Mientras las horas tercas mueven sus manos casi paralíticas en el reloj, unas vecinas revolotean su saludo sobre el borde de la tapia que separa en dos el Hogar Santa Clara. Con paso sin afán recorren el jardín, mientras sus compañeras de arrugas se mueven en silla de ruedas.

Cinco torcazas han bajado a charlar sobre la hierba fresca. Vienen vestidas como monjitas de gris con pintas blancas. Tienen su cabeza cana y su pico blando. Sus patitas con uñas casi amarillas llevan en andas el cuerpo leve en busca de arenillas, migas de pan y granos de arroz.
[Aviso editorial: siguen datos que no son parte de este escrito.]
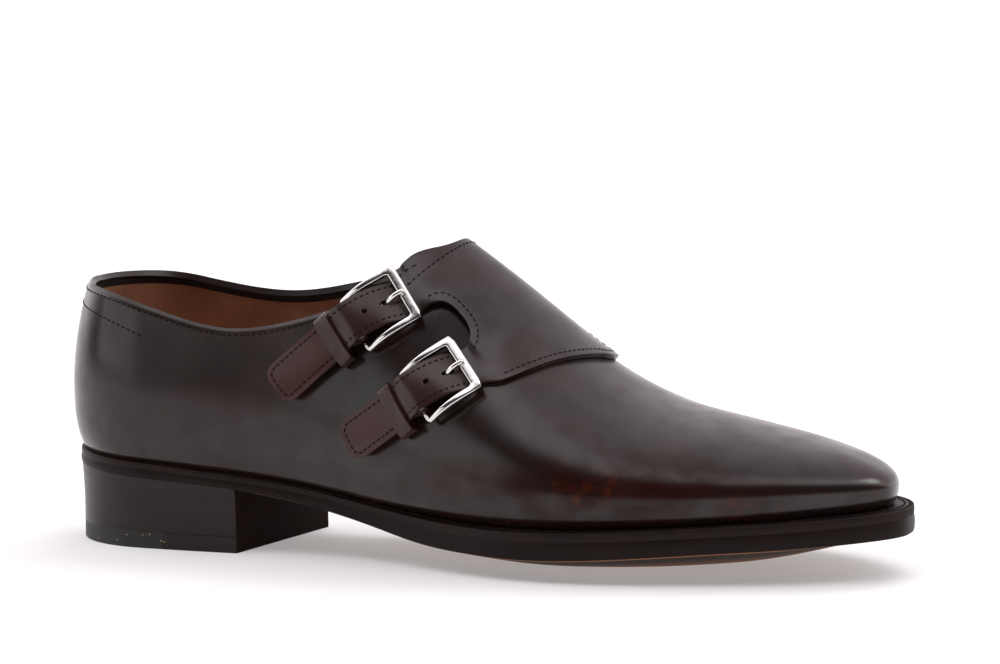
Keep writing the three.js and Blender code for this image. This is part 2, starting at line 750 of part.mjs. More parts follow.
/** The flap and its two straps, cut in one piece: the rows split at the keyhole between the straps. */
function makeFlapWithStraps() {
  const places = [];
  const cells = [];
  const add = (row) => row.map((place) => places.push(place) - 1);
  const joinRows = (before, after, holed = false) => {
    for (let j = 0; j < before.length - 1; j++) {
      const middle = j === (before.length - 2) / 2;
      if (!(holed && middle)) cells.push([before[j], after[j], after[j + 1], before[j + 1]]);
    }
  };
  const top = (row) => FLAP_EDGES.top(row);
  const front = (row) => FLAP_EDGES.front(row);
  const bodyRows = BODY_ROWS.map((row) => {
    const upper = flapRow(row, top(row), SLOT_CENTRE);
    return add([...upper, ...flapRow(row, SLOT_CENTRE, front(row)).slice(1)]);
  });
  bodyRows.slice(1).forEach((row, i) => joinRows(bodyRows[i], row));
  const bodyEnd = bodyRows[bodyRows.length - 1];
  const sides = [
    { strap: UPPER_STRAP, edges: (row) => [top(row), SLOT_CENTRE - slotHalf(row)] },
    { strap: LOWER_STRAP, edges: (row) => [SLOT_CENTRE + slotHalf(row), front(row)] },
  ];
  sides.forEach(({ strap: { line, tip }, edges }, i) => {
    const space = strapSpace(line);
    let before = bodyEnd.slice(i * HALF_COLUMNS, (i + 1) * HALF_COLUMNS + 1);
    for (const row of ROOT_ROWS) {
      const after = add(flapRow(row, ...edges(row)));
      joinRows(before, after);
      before = after;
    }
    const corner = steps(0, 1, 4).map((t) => tip - STRAP_CORNER * (1 - Math.sin((t * Math.PI) / 2)));
    const rest = steps(STRAP_ROWS[STRAP_ROWS.length - 1], tip - STRAP_CORNER, 6).slice(1);
    for (const s of [...STRAP_ROWS, ...rest, ...corner.slice(1)]) {
      const after = add(strapRow(space, s, tip));
      joinRows(before, after, HOLE_ENDS.includes(s));
      before = after;
    }
  });
  return thickSheet(places, cells);
}

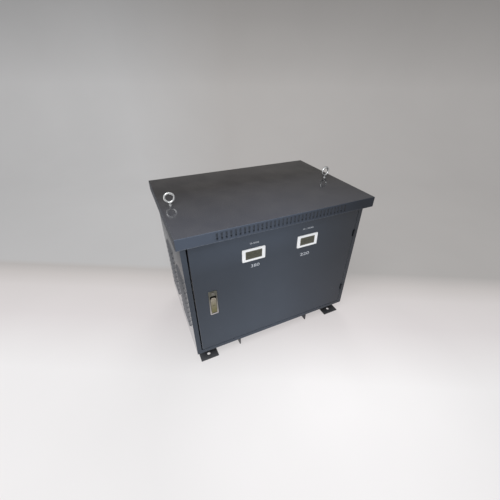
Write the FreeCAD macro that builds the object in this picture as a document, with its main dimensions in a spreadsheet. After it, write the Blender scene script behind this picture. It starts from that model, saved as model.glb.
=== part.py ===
"""Dry-type three-phase transformer in a floor cabinet, in millimetres.

The origin lies on the ground under the middle of the lid. X runs to the right, Y to the back and
Z up. The front is the door. Every length is a cell of the sheet "Sizes", and the shapes are bound
to those cells.
"""
import FreeCAD, Part
import math
import operator
import os
from types import SimpleNamespace

import Sketcher
from FreeCAD import Placement, Rotation, Vector

SIZES = {
    # Lid: a pan of folded sheet with a row of slots in its front skirt.
    "lid_width": 840, "lid_depth": 580, "lid_skirt": 43, "lid_sheet": 2, "lid_bend": 3,
    "slot_count": 33, "slot_pitch": 16.9, "slot_width": 6.5, "slot_length": 27,
    "slot_drop": 8.5, "slot_start": 142,
    # Cabinet: two folded sides, floor pan, two top rails and a rear panel, all under the lid.
    "lid_side_overhang": 17, "lid_end_overhang": 35, "case_height": 631, "case_sheet": 1.5,
    "floor_sheet": 2, "stile_width": 20, "stile_lip": 24, "top_flange": 45, "rail_flange": 26,
    "header_height": 48, "sill_height": 18, "stop_height": 15, "stop_clearance": 0.5,
    "rear_rail_height": 48, "pan_flange": 20, "rear_panel_inset": 5,
    # Louvres in the sides: two columns of pressed hoods, open downwards.
    "louvre_count": 10, "louvre_pitch": 27, "louvre_length": 128, "louvre_height": 15,
    "louvre_rise": 6.5, "louvre_taper": 7, "louvre_lip": 2.2, "louvre_sheet": 1.2,
    "louvre_low": 200, "louvre_front_place": -143, "louvre_column_step": 220,
    # Base: two channel rails with bolt-down tabs, and two angle ribs under the floor.
    "base_height": 62, "rail_width": 84, "rail_sheet": 5, "rail_inset": 54, "tab_length": 46,
    "floor_hole_radius": 8, "floor_hole_setback": 28,
    "rib_place": 187, "rib_sheet": 5, "rib_flange": 36, "rib_recess": 18,
    # Lifting eyes: a ring on a turned neck, bolted through the lid into a steel angle below it.
    "eye_left_inset": 42.5, "eye_right_inset": 52, "eye_left_depth": -25,
    "eye_right_depth": -6, "eye_turn": 6,
    "eye_ring_radius": 17.5, "eye_wire_radius": 4.5, "eye_ring_height": 32.5,
    "eye_collar_radius": 8, "eye_collar_height": 3, "eye_neck_radius": 6,
    "eye_shank_radius": 5, "eye_shank_depth": 26,
    "eye_hole_clearance": 0.75, "bar_side": 50, "bar_sheet": 4,
    "eye_nut_radius": 9.8, "eye_nut_height": 8, "thread_clearance": 0.1,
    # Cable slot in the floor, with a rubber strip over its edge.
    "cable_slot_length": 220, "cable_slot_width": 56, "cable_slot_place": 185,
    "strip_wall": 4, "strip_flange": 5, "strip_lip": 3, "strip_clearance": 0.2,
    # Laminated core.
    "core_depth_place": 20, "limb_width": 100, "window_width": 120, "window_height": 260,
    "yoke_height": 100, "stack_depth": 120, "core_lift": 15,
    # Clamps round the yokes, their bolts, and the rubber pads below them.
    "clamp_overhang": 30, "clamp_height": 100, "clamp_flange": 40, "clamp_sheet": 5,
    "clamp_rise": 10, "clamp_bolt_radius": 6, "clamp_bolt_clearance": 0.5,
    "clamp_bolt_gap": 3, "clamp_head_radius": 10.5, "clamp_head_height": 8,
    "pad_height": 15, "pad_width": 40, "pad_length": 36,
    # Windings: an inner and an outer coil on each limb, with a cooling duct between them.
    "former_gap": 3, "low_coil_wall": 20, "duct_gap": 10, "high_coil_wall": 20,
    "coil_end_gap": 10, "spacer_width": 12, "spacer_offset": 30,
    "block_width": 26, "block_offset": 32, "block_margin": 1,
    # Terminal boards on the upper clamps, their studs and the copper leads.
    "board_length": 480, "board_width": 40, "board_height": 12, "stud_radius": 4,
    "stud_height": 30, "stud_nut_radius": 7.5, "stud_nut_height": 6.5,
    "lead_width": 20, "lead_sheet": 3, "lead_overlap": 20, "lead_rise_place": 80,
    "lead_slot_clearance": 3, "stud_reach": 94,
    # Door: a folded pan with an inward lip, set flush between the stiles.
    "door_gap": 5.5, "hinge_gap": 1.5, "door_end_gap": 2, "door_sheet": 1.5,
    "door_depth": 22, "door_lip": 15, "door_bend": 2, "gasket_width": 12,
    "gasket_height": 2, "gasket_inset": 1.5,
    "stiffener_width": 60, "stiffener_height": 17, "stiffener_flange": 12,
    "stiffener_end_gap": 12,
    # Hinges: two short lift-off barrels at the right edge of the door, their leaves inside.
    "hinge_low_drop": 513, "hinge_high_drop": 185, "hinge_height": 32, "barrel_radius": 4.5,
    "barrel_stand_off": 2, "leaf_sheet": 2, "leaf_end_gap": 0.5, "pin_radius": 2.5,
    "pin_clearance": 0.05, "knuckle_gap": 0.6, "notch_clearance": 0.5, "door_notch_room": 3.5,
    "pin_cap": 1.5,
    # Panel meters.
    "meter_left_place": 250.2, "meter_spread": 248.5, "meter_drop": 156.5,
    "bezel_width": 98.5, "bezel_height": 56.5,
    "bezel_rise": 4, "bezel_corner": 3, "meter_width": 91,
    "meter_height": 46, "meter_depth": 48, "meter_clearance": 0.5, "screen_width": 71,
    "screen_height": 37.7, "screen_recess": 1.8, "screen_sheet": 1.2, "screen_clearance": 0.2,
    "clip_width": 5, "clip_height": 20, "clip_depth": 24,
    # Latch: a flush housing with a folding handle and a key cylinder that turns a cam.
    "latch_inset": 71.5, "latch_drop": 348, "latch_width": 36, "latch_height": 127,
    "latch_rise": 3, "latch_corner": 5, "latch_bevel": 2, "cup_width": 31,
    "cup_height": 119, "cup_depth": 16, "cup_wall": 2.5, "cup_clearance": 0.5,
    "recess_low": 3.5, "recess_length": 95, "handle_length": 84.5, "handle_clearance": 1.5,
    "handle_sheet": 6, "handle_end_gap": 1.5,
    "handle_pin_radius": 2, "finger_dish_width": 12, "finger_dish_length": 34,
    "finger_dish_depth": 1.5, "lock_inset": 12.5, "lock_radius": 6.5,
    "lock_clearance": 0.05, "lock_rise": 1.5, "key_slot_width": 1.8, "key_slot_height": 8,
    "key_slot_depth": 8,
    "cam_length": 87, "cam_width": 18, "cam_sheet": 3, "cam_clearance": 0.3,
    "cam_hub_radius": 5, "cam_tail": 6.5,
}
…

Miran y miran a todo lado. Allá está Flor, allí, el arquitecto con su pliego abierto, en la esquina se sienta Bertha. Margarita, la periodista, tiene su cabello liso atado con una moña que le regalaron ayer. Pasan las nanas con su uniforme verde. Hay gran movimiento en la casa porque ya se acercan las 5 pm y huele a comida.

Las palomas bajan su pico hasta la tierra y siguen buscando el alimento en este Hogar. Las pajarillas lucen contentas y no desesperan porque su mesa jamás se destiende. En la fuente lavan sus plumas, su cama está lista en el alero y bajo sus alas hay calor para dormir hasta la mañana. Tienen la suerte de tener un hogar muy ancho para pasar en paz sus últimos días. No se preocupan pues su Destino está asegurado.

Si ustedes vieran estas viejitas y a estos viejitos. Unos con dientes, otros con su boca sin sierra blanca, unas bajitas muy encogidas, otras delgadas como ramitos de limoncillo, todos y todas abuelas y madres, abuelos y padres. A unos les llegan visitas todos los días. Vienen sus hijos y nietas y los acarician con su sonrisa y los abrazos. A ellos nada les falta y la vida los rodea igual que en casa. A otros sólo les basta la buena cara y el cuidado de los responsables de este Hogar humano.

Sus ojos ven las torcazas picar la tierra y sacar la comida que la Naturaleza guarda para ellas todos los días. Vuelan y toman agua, unas con otras asean su vestimenta. Tal vez sean abuelas pero sus polluelos no los visitan y para ellos no hay medicinas. ¡Felices son las torcazas que pueden valerse sin necesidad de padres o hijos! ¡Dichosas son las torcazas porque se mueren de viejas en el alero donde vivieron! Bienaventuradas las torcazas porque ellas solas hacen recambio de plumas y no necesitan la limosna de una aspirina de papá gobierno.

Las dos parejas de torcazas y su solitaria acompañante se retiran a su nido de “secas pajas” a las seis de tarde. Se recostarán una junto al otro y antes de cerrar sus ojos, echarán la última mirada a sus vecinas de edad, y les brindarán su postrer arrullo como señal de apagar la luz en su cuarto. A las seis de la mañana, de seguro, otra vez su arrullo saludará el nuevo día y alistarán su vuelo para visitar a las damas y abuelos en el Hogar Santa Clara.